E. Griffith specifically does not assume any mortgage obligation presently encumbering the Property save and except a seventy percent (70%) interest in and to the First Mortgage * * * * Any other mortgage and/or encumbrance against the Property shall be the responsibility of Crosstown and/or Teien, and shall be payable out of the thirty percent (30%) interest retained in the Property by Crosstown and/or Teien.

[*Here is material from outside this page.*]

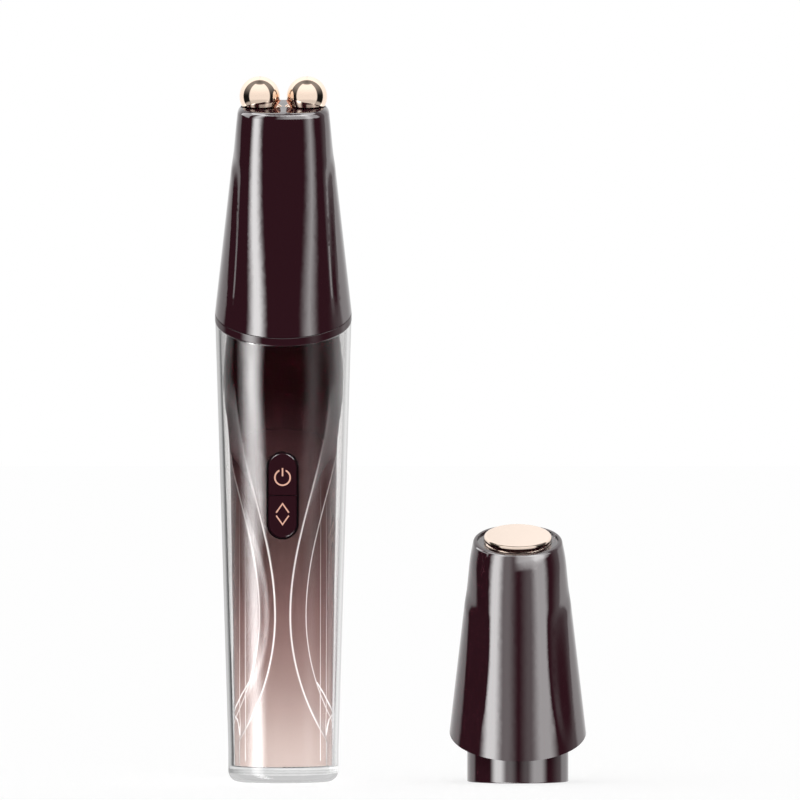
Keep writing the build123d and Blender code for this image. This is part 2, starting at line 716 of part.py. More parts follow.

In the event that * * * an event of default occurs in any mortgage or obligation encumbering the Property not assumed by Griffith, then, Griffith may, but is under no obligation to, expend a sum sufficient to cure any such default. For any such default cured by Griffith, he will have a specific lien in his favor against Crosstown/Teien's share in the bank account [to be created pursuant to the contract].

[3] Paragraph IV provides:

It is contemplated that the parties will exercise their rights under the Contract for Deed to repurchase the subject Property. All cost including all payments associated with said repurchase shall be borne by Crosstown or Teien. Any amounts paid by Griffith shall be charged against Crosstown/Teien's share as provided in III.E or Paragraph III.F. At Griffith's direction, Crosstown shall immediately take all necessary actions to exercise its option under the Contract.

[4] The Rhode Island Supreme Court applied this exception to the brother and wife of the original mortgagors who acquired a mortgage through a bona fide purchaser. Rogis v. Barnatowich, 36 R.I. 227, 89 A. 838 (1914). In Rogis, a church gave a first mortgage which was not recorded until after a second mortgage, given by the church and two of its members, was recorded. The court held that the brother and wife of these two members, who acquired the second mortgage from a bona fide purchaser, were not entitled to succeed to the rights of the bona fide purchaser. Id. at 231, 89 A. at 840.